In keeping with this emphasis, six of the book's fourteen chapters deal exclusively with economics and the remaining chapters have a strong economic component (for example, in the proposals about Palestinian refugees). The spirit of Peres' analysis is well illustrated by his effusive analysis of a canal linking the Red Sea with the Dead Sea. He cites Theodore Herzl's vision of a canal that makes the Dead Sea look like Lake Geneva in Switzerland with waterfalls resembling Niagara's,2 then comments: "At the end of the nineteenth century, it was fine to dream. At the end of the twentieth, it is time to transform the dream into reality."
Happily, Peres' vision does find an echo or two among the Arabs. Crown Prince Hasan of Jordan calls "a free-trade zone across the Middle East" the "ultimate goal" of the peace process and he hopes Palestinians, Jordanians, and Israelis will set up "an arrangement similar to that which exists between Belgium, the Netherlands, and Luxembourg."3 Prince Hasan also likes the Red Sea - Dead Sea canal and other major infrastructure projects. But this enthusiasm for economic cooperation is rare; Arab reticence is far more common, sometimes fed by fears that Israel had replaced military conquest with economic cooperation as its new strategy to dominate its region.
But the real problem with the Peres vision lies not so much in Arab opposition as in its economic limitations. For all its political attractiveness, a Middle East free trade agreement or a Middle East common market offers very little benefit to the economies of the region. Consider: The total gross national product of the twenty two Arab League members is less than that of Belgium and the Netherlands. Were Israel to develop economic relations with the Arab states as close as those with the Low Countries, the opportunities would still be limited compared to those of the European Union market which is 16 times larger. While some excellent opportunities for profit from Arab-Israeli cooperation exist (for example, package tours combining Israel and its neighbors), the markets are just too small to make much of a macroeconomic effect on Israel.

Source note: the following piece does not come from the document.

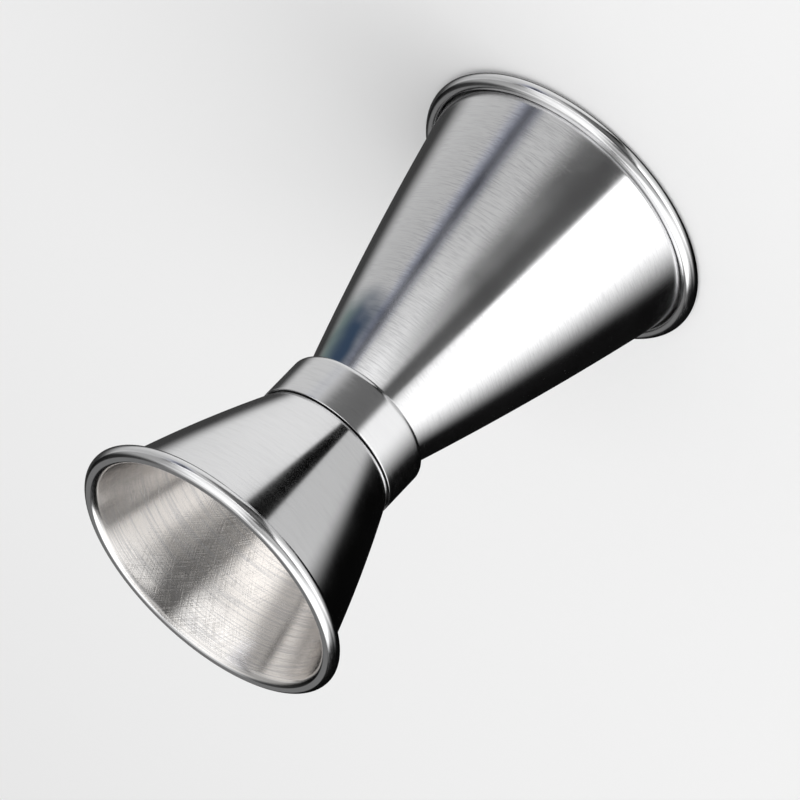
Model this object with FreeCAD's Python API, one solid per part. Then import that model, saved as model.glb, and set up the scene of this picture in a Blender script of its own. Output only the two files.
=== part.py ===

Furthermore, the Middle East is not a region where countries have close economic relations. Consider, for instance, that Jordan had $54 million in trade with its neighbor Syria and $64 million with Egypt in 1992 -- just 1.2 percent and 1.4 percent respectively of its international trade. The low trade has both economic and political roots. The Middle East economies are more competitive than complementary, e.g., the Levant states all produce the same agricultural products and import industrial goods like automobiles and machine tools. Israelis emphasize the potential for a division of labor, with they providing high technology and the Arabs the cheap labor, but Arab businessmen and politicians have no intention of hewing wood and bearing water for Israelis. Political sensitivities are an obstacle not just between Israel and Arabs but to trade among Arab states. Each of Israel's Arab neighbors has at various times had a shut border with a fellow Arab state: Egypt with Libya, Jordan with Saudi Arabia (after King Husayn's pro-Saddam stand in 1991), Syria with Iraq (when Syria took a pro-Iranian stance during the Iran-Iraq war), Lebanon with Syria (at various during the Lebanese civil war).
Worse, Peres' unrealistic schemes are not innocuous dreams but a grave danger to the real but limited potential for economic cooperation between Israel and Arab countries. Grand hopes for the future can get in the way of practical plans for the present by diverting the precious time of political leaders to chasing after mirages. Megaprojects can absorb so much available financing that small-scale projects with larger social impact go begging. For example, a can mean less funds available for repairing roads in Gaza, a labor-intensive activity useful for putting many of the unemployed Palestinians to work and for facilitating labor-intensive chicken and tomato farms now held back in part by the poor state of the roads.
But the most serious flaw with Peres' analysis a political mistake. Strangely for a foreign minister, he assigns economic cooperation the central role as a means to achieve peace. But that's too much for it to carry. Consider the most extensive form of economic cooperation between Israelis and Arabs to date, the 120,000 Palestinians from the territories who worked in Israel until recently. Precious little evidence indicates that their presence contributed to peace; quite the contrary, one prime motivation for the Israeli-PLO Declaration of Principles lay in the fact that Israelis had had enough of violent attacks by Arabs working inside the pre-1967 borders.
If anything, economic separation of the Palestinians from Israel may be more useful for building peace than cooperation between the two, at least during the initial period when suspicions remain high. Because Palestinians so very much want the economic symbols of statehood, it may make sense for industrial nation aid agencies to provide financing for economic symbols like a Palestinian electricity company, even though it would be at best marginally profitable and cooperation with Israel would make much more financial sense.
If Shimon Peres fails to provide a blueprint for the new Middle East, he does achieve one thing, which may be as important. He performs a valuable service by projecting a vision of cooperation between Israel and its Arab neighbors. This is especially helpful at a time when some Israeli politicians, seemingly full of rancor and suspicion towards Arabs, show little interest in developing a broad range of ties with their neighbors. Rather than the negative goal of being left alone, Peres projects a far more attractive goal of Israel truly becoming part of the Middle East.
1 Interview in World Monitor, December 1992, p. 21.
2 Theodore Herzl, Old New Land (Haifa: Haifa Publishing Co., 1960), p. 178.
3 Speech of Crown Prince Hasan at the Middle East Economic Digest conference on "The Economics of Middle East Peace."